Despite my squinting 42 year old eyes, I could only make out the name started with a “M” and had perhaps a couple of “t’s” in it, but even that I could not say for certain. Nevertheless, my zeal and determination would not give up now!

In the background of my mysterious rose was a certificate with human names like an award of sorts so I used Google once again except this time to research the names of these alleged rosarians hoping their names could link me to the name of the mysterious beautiful rose. While I found a list of the miniature-rose-show’s winners with their names on it, I still could not find an image that matched the numerous roses listed nor any that started with “M” and had a couple of presumed “t’s” in it’s name. But at least now I knew for sure two important clues: 1) The mystery rose is indeed a miniature rose if it was featured in a miniature rose show and 2) the Portland Rose Society would be able to identify the rose if my own results produced unfruitful.
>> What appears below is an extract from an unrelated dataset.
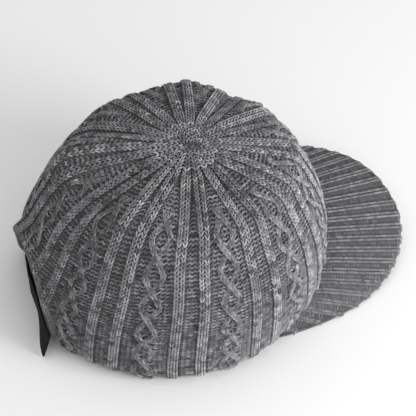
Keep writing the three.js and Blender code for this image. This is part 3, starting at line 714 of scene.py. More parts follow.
def yarn_tree(name, curves, sides, steps):
    """A tree that sets one yarn stitch on every guide point, turned and sized by the
    guide's own attributes."""
    tree = bpy.data.node_groups.new(name, "GeometryNodeTree")
    face = tree.interface
    face.new_socket("Guide", in_out="INPUT", socket_type="NodeSocketGeometry")
    for label, value in (
        ("Wale Width", 0.003),
        ("Course Height", 0.002),
        ("Yarn Radius", 0.0007),
        ("End Taper", 0.45),
        ("Looseness", 0.06),
    ):
        socket = face.new_socket(label, in_out="INPUT", socket_type="NodeSocketFloat")
        socket.default_value = value
    seed = face.new_socket("Seed", in_out="INPUT", socket_type="NodeSocketInt")
    seed.default_value = 7
    face.new_socket("Yarn", in_out="INPUT", socket_type="NodeSocketMaterial")
    face.new_socket("Stitches", in_out="OUTPUT", socket_type="NodeSocketGeometry")
    graph = Graph(tree)
    given = graph.node("NodeGroupInput")
    sizes = graph.node(
        "ShaderNodeCombineXYZ",
        {0: given.outputs["Wale Width"], 1: given.outputs["Course Height"], 2: given.outputs["Yarn Radius"]},
    ).outputs[0]
    joined = graph.node("GeometryNodeJoinGeometry")
    for points in curves:
        bezier = graph.node("GeometryNodeCurveQuadraticBezier", {"Resolution": steps})
        for key, share in zip(("Start", "Middle", "End"), points):
            placed = graph.node("ShaderNodeVectorMath", {0: share, 1: sizes}, operation="MULTIPLY")
            graph.link(placed.outputs[0], bezier.inputs[key])
        graph.link(bezier.outputs[0], joined.inputs[0])
    along = graph.node("GeometryNodeSplineParameter").outputs["Factor"]
    centred = graph.math("MULTIPLY_ADD", along, 2.0, -1.0)
    squared = graph.math("MULTIPLY", centred, centred)
    taper = graph.math("MULTIPLY", squared, given.outputs["End Taper"])
    full = graph.math("SUBTRACT", 1.0, taper)
    radius = graph.math("MULTIPLY", full, given.outputs["Yarn Radius"])
    kept = graph.node("GeometryNodeCaptureAttribute", {"Geometry": joined.outputs[0]}, domain="POINT")
    kept.capture_items.new("FLOAT", "run")
    graph.link(along, kept.inputs["run"])
    ring = graph.node("GeometryNodeCurvePrimitiveCircle", {"Resolution": sides, "Radius": 1.0})
    turned = graph.node("GeometryNodeCaptureAttribute", {"Geometry": ring.outputs[0]}, domain="POINT")
    turned.capture_items.new("FLOAT", "turn")
    graph.link(graph.node("GeometryNodeSplineParameter").outputs["Factor"], turned.inputs["turn"])
    yarn = graph.node(
        "GeometryNodeCurveToMesh",
        {"Curve": kept.outputs[0], "Profile Curve": turned.outputs[0], "Scale": radius, "Fill Caps": True},
    )
    marked = graph.node(
        "GeometryNodeStoreNamedAttribute",
        {"Geometry": yarn.outputs[0], "Name": "yarn_run", "Value": kept.outputs["run"]},
        data_type="FLOAT",
        domain="POINT",
    )
    marked = graph.node(
        "GeometryNodeStoreNamedAttribute",
        {"Geometry": marked.outputs[0], "Name": "yarn_turn", "Value": turned.outputs["turn"]},
        data_type="FLOAT",
        domain="POINT",
    )
    points = graph.node("GeometryNodeMeshToPoints", {"Mesh": given.outputs["Guide"]})
    turn = graph.node("GeometryNodeInputNamedAttribute", {"Name": "turn"}, data_type="QUATERNION")
    size = graph.node("GeometryNodeInputNamedAttribute", {"Name": "size"}, data_type="FLOAT_VECTOR")
    loose = given.outputs["Looseness"]
    low = graph.math("MULTIPLY", loose, -1.0)
    sway = graph.node(
        "FunctionNodeRandomValue",
        {"Min": low, "Max": loose, "Seed": given.outputs["Seed"]},
        data_type="FLOAT",
    )
    random = [s for s in sway.outputs if s.enabled][0]
    euler = graph.node("ShaderNodeCombineXYZ", {2: random}).outputs[0]
    swung = graph.node("FunctionNodeEulerToRotation", {0: euler})
    rotated = graph.node(
        "FunctionNodeRotateRotation",
        {"Rotation": turn.outputs[0], "Rotate By": swung.outputs[0]},
        rotation_space="LOCAL",
    )
    placed = graph.node(
        "GeometryNodeInstanceOnPoints",
        {
            "Points": points.outputs[0],
            "Instance": marked.outputs[0],
            "Rotation": rotated.outputs[0],
            "Scale": size.outputs[0],
        },
    )
    real = graph.node("GeometryNodeRealizeInstances", {0: placed.outputs[0]})
    soft = graph.node("GeometryNodeSetShadeSmooth", {0: real.outputs[0]})
    dyed = graph.node("GeometryNodeSetMaterial", {0: soft.outputs[0], "Material": given.outputs["Yarn"]})
    output = graph.node("NodeGroupOutput")
    graph.link(dyed.outputs[0], output.inputs[0])
    return tree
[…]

Hope is a marvelous motivator!

Now I began researching “pink miniature roses”, “magenta miniature roses”, and the like, which produced photos of a similar looking miniature rose known as ‘Sweet Chariot’. While casually admiring the features of ‘Sweet Chariot’, a photo nearly identical to my own populated in the images results – on Pinterest, of course, another favorite site for dreaming gardeners such as myself! I nearly shouted for joy, in fact, my husband will testify I indeed DID shout for joy! The deep-pink delicate, tiny petals, which captured my heart while I captured her one summer day in Oregon finally had a name and it began with a “M” and had two “t’s” in it afterall.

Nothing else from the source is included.